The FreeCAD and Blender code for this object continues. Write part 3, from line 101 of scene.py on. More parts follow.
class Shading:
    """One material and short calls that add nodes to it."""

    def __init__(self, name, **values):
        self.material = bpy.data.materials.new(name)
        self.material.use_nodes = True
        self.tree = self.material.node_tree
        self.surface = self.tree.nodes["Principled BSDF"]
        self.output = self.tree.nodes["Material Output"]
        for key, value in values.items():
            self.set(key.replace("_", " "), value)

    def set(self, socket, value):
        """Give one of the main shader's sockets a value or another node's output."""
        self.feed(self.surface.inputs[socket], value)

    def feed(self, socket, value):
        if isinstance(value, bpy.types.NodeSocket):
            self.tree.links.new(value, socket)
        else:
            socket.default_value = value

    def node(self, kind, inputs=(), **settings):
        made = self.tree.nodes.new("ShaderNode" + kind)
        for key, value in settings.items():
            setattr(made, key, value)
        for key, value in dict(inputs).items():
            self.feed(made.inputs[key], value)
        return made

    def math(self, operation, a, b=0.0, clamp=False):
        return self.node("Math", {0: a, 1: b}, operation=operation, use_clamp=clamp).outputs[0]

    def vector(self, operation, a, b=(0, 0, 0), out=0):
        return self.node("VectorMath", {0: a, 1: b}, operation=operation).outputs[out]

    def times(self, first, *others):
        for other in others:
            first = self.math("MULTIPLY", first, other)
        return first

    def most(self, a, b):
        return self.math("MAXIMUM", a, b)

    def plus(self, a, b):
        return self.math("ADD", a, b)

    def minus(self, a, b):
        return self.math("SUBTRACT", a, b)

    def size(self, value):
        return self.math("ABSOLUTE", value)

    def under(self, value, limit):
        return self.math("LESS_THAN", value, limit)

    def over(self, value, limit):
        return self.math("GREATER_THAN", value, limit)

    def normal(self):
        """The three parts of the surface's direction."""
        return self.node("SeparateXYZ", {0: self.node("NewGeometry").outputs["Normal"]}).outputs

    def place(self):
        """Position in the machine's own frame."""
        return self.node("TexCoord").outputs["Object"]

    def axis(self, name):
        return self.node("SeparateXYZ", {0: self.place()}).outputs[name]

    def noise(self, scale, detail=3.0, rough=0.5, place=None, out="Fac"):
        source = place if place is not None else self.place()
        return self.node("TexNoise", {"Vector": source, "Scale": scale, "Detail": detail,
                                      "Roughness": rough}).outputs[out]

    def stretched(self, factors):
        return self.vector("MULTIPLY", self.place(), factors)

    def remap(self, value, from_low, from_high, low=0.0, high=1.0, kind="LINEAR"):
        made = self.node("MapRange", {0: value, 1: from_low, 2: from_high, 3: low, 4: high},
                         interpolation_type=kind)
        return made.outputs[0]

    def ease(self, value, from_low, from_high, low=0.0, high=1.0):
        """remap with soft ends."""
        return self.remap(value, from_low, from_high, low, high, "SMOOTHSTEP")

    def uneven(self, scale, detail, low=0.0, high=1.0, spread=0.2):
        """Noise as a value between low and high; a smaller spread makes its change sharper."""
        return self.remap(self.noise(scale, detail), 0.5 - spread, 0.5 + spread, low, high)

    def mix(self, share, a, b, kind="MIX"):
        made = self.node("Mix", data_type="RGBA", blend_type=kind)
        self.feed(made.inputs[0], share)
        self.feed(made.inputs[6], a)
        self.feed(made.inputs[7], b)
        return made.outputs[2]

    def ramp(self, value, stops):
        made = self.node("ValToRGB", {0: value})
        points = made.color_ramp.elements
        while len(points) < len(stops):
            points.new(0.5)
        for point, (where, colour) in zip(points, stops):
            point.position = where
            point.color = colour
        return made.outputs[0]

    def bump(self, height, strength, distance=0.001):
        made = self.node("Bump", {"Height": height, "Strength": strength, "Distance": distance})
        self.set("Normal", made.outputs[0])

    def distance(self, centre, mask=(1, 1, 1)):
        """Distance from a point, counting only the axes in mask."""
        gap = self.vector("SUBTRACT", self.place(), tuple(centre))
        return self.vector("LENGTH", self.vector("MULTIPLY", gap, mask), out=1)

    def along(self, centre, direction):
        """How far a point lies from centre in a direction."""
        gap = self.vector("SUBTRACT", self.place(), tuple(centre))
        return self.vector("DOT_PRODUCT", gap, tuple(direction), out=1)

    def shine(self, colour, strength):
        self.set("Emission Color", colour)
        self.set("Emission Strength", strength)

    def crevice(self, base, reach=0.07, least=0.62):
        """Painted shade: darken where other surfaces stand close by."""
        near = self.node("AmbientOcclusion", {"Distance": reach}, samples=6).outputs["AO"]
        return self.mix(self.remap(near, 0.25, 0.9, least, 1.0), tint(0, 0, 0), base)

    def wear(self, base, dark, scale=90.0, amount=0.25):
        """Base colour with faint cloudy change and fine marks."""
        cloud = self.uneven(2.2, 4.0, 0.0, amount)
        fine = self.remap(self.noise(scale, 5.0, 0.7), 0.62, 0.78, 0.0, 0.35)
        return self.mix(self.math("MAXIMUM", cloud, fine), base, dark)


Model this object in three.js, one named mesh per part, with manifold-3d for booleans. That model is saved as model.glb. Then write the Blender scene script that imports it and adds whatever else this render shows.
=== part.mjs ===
========================================
- _Exercise description_
Starting with the line that contains "Model this object", repeat each line through the last one exactly as it appears. Include both ends and nothing more.

- _Full response_
Model this object in three.js, one named mesh per part, with manifold-3d for booleans. That model is saved as model.glb. Then write the Blender scene script that imports it and adds whatever else this render shows.
=== part.mjs ===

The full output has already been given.